Arafat viu-se diante de um dilema: fazer algumas concessões, levar adiante a oferta inicial de Barak e tentar ampliá-la para mais perto de 100% -e, dessa maneira, reconquistar sua posição de superioridade moral- ou provocar os israelenses de modo que voltassem a cometer alguma brutalidade contra os palestinos, reconquistando assim sua superioridade moral. Arafat escolheu a segunda alternativa. Em lugar de reagir ao gesto de paz, ele e seus rapazes reagiram à provocação destruidora da paz de Ariel Sharon. Em suma, os palestinos não conseguiram lidar com Barak, então tiveram que transformá-lo em Sharon -e foi o que fizeram.
Os palestinos não poderiam explicar o que aconteceu nesses termos, então desfiaram todo o velho rol de queixas sobre a brutalidade da ocupação israelense e a continuação da construção de assentamentos por Israel. As barreiras policiais israelenses e a continuidade da construção de assentamentos são opressivos, sim. Mas o que os palestinos e árabes se recusam a reconhecer é que o premiê israelense atual estava oferecendo uma saída com dignidade. Ela estava longe de ser perfeita para os palestinos, mas era uma proposta que, abordada da maneira correta, poderia ter sido ampliada e aprofundada. Imagine-se o que teria acontecido se, quando Sharon visitou a Esplanada das Mesquitas, Arafat tivesse ordenado a seu povo que o recebesse de braços abertos, dizendo "quando esta área estiver sob soberania palestina, todo judeu será bem-vindo aqui, até mesmo você, Sharon". Imagine-se o impacto que isso teria exercido sobre os israelenses.
Mas isso teria sido um ato próprio de estadista, manifestando intenções pacíficas reais, e Arafat, como já ficou claro, não o é e não as possui. Em lugar de ser estadista, prefere representar o papel de vítima. Essa explosão de violência teria sido totalmente compreensível se os palestinos não tivessem outra alternativa. Mas não era esse o caso. O que é novo aqui não é a violência, mas o contexto. Ela se deu no contexto de uma oferta séria israelense de paz, que Arafat optou por desprezar. É por isso que esta é a guerra de Arafat. É esse seu nome verdadeiro.
Para saber até que ponto os palestinos estão confusos, considere-se a frase dita por seu negociador de alto escalão Hasan Asfour: "Não pode haver (retomada das) conversações de paz sem um inquérito internacional (sobre a violência mais recente). Nosso povo não morreu por nada". Entendi. Esses palestinos morreram para que possa haver um inquérito internacional sobre as razões pelas quais foram mortos. É triste. Que inversão total de prioridades!

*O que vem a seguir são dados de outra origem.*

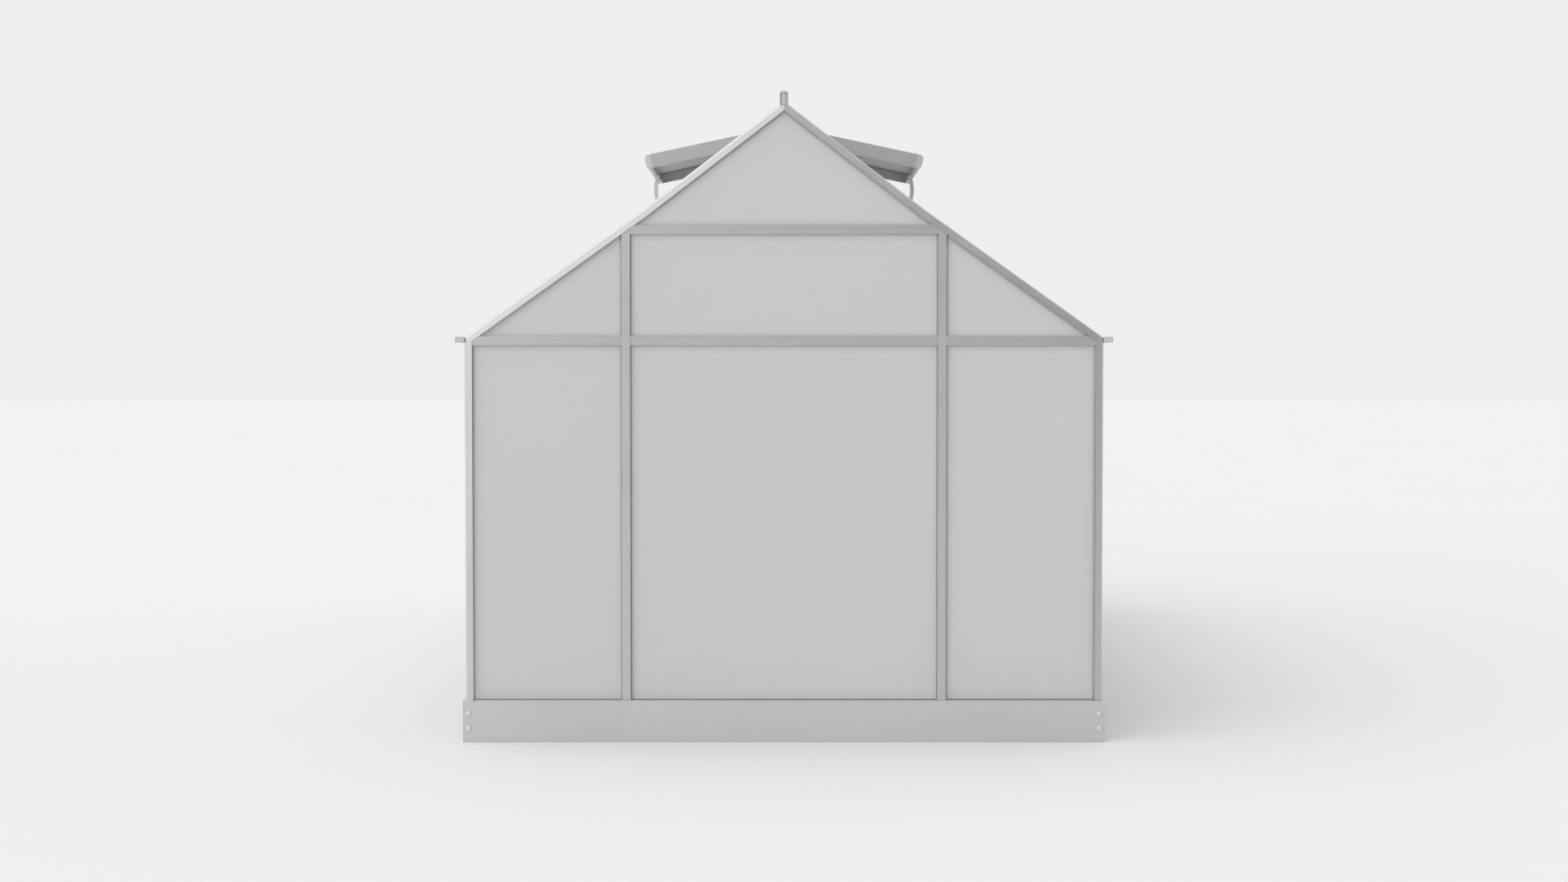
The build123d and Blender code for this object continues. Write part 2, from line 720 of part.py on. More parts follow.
def knee_joiner(index):
    """H-shaped strip where the upper and lower roof panes of a bay meet, on the +X slope."""
    knee = knee_x(0)
    y_outer = bay_inside(index, bar_face / 2 + fit, fit)
    y_inner = bay_inside(index, seat_width / 2 + fit, seat_leg + fit)
    strip = (knee - joiner_half, knee + joiner_half)
    seat_under = pane_inner + seat_gap + seat_thickness
    cover = slab(roof_band(*strip, ridge_cover_depth, pane_setback - seat_gap), *y_outer)
    seat = slab(roof_band(*strip, pane_inner + seat_gap, seat_under), *y_inner)
    middle = (knee - joiner_web / 2, knee + joiner_web / 2)
    core = slab(roof_band(*middle, pane_setback - seat_gap, pane_inner + seat_gap), *y_inner)
    return joined(cover, seat, core)


def crest_plug(end):
    """Plug in the crest's end, creased down its middle."""
    half = crest_width / 2 - crest_wall - fit
    low, high = apex_cut_height + crest_wall + fit, crest_top - crest_wall - fit
    near, side, back = (
        gable_span(end, frame_setback + depth, 0)[0 if end == "rear" else 1]
        for depth in (crest_plug_crease, crest_plug_side, crest_plug_back)
    )
    with BuildPart() as plug:
        with BuildSketch(Plane.XY.offset(low)):
            with BuildLine():
                Polyline((0, near), (half, side), (half, back), (-half, back), (-half, side), close=True)
            make_face()
        extrude(amount=high - low)
        fillet(plug.edges().filter_by(Axis.Y), crest_round - crest_wall)
    return plug.part


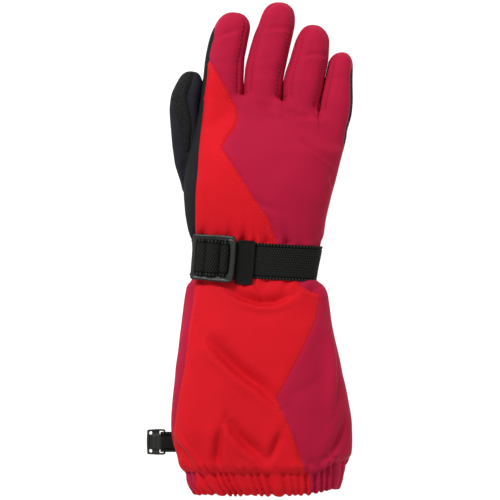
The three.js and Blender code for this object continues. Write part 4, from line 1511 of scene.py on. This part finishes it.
def strap_band(name, from_turn, to_turn, lift=STRAP_LIFT, width=STRAP_WIDTH, thickness=STRAP_THICKNESS,
               sink=None, plain=False):
    """Webbing round the wrist between two turns of its section; sink says how much lower it lies at an x."""
    turns = np.arange(from_turn, to_turn, TURN_STEP)
    picks = np.round(turns * TURN_POINTS).astype(int) % TURN_POINTS
    v = np.linspace(-width / 2, width / 2, int(width / WEAVE_STEP) + 1)
    outer = np.zeros((len(turns), len(v), 3))
    inner = np.zeros_like(outer)
    face = np.zeros((len(turns), len(v)))
    lengths = None
    for j, across in enumerate(v):
        x, z = np.array(section(smooth(TRUNK, [STRAP_LEVEL + across])[0], TURN_POINTS))[:, picks]
        if lengths is None:
            lengths = np.concatenate([[0], np.cumsum(np.hypot(np.diff(x), np.diff(z)))])
        dx, dz = np.gradient(x), np.gradient(z)
        size = np.maximum(np.hypot(dx, dz), 1e-9)
        out_x, out_z = -dz / size, dx / size
        drop = 0 if sink is None else sink(x)
        if not plain:
            face[:, j] = weave(lengths, across, width)
        relief = 0 if plain else WEAVE_HEIGHT * (face[:, j] - WEAVE_MEAN)
        y = strap_middle(x) + across
        far = lift + thickness + relief - drop
        near = lift - relief - drop
        outer[:, j] = np.column_stack([x + out_x * far, y, z + out_z * far])
        inner[:, j] = np.column_stack([x + out_x * near, y, np.maximum(z + out_z * near, 0.05)])
    return grid_solid(name, outer, inner, relief=None if plain else face)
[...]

Com o selvagem linchamento de soldados israelenses em Ramallah, depois de uma semana de mortes israelo-palestinas e, agora, o ataque suicida a um navio norte-americano no Iêmen, a região inteira está escorregando para o caos. O assustador é que ninguém sabe o que fazer agora.
Como agir quando não existe parceiro para a paz, nem alternativa à paz? Lamentar os mortos. Lamentar os mortos e rezar para que, quando a atual explosão de ódio chegar ao fim, os parceiros encontrem uma maneira de viver separados. De outro modo, o futuro será limitado a um eterno matar e morrer, matar e morrer, matar e morrer, matar e morrer.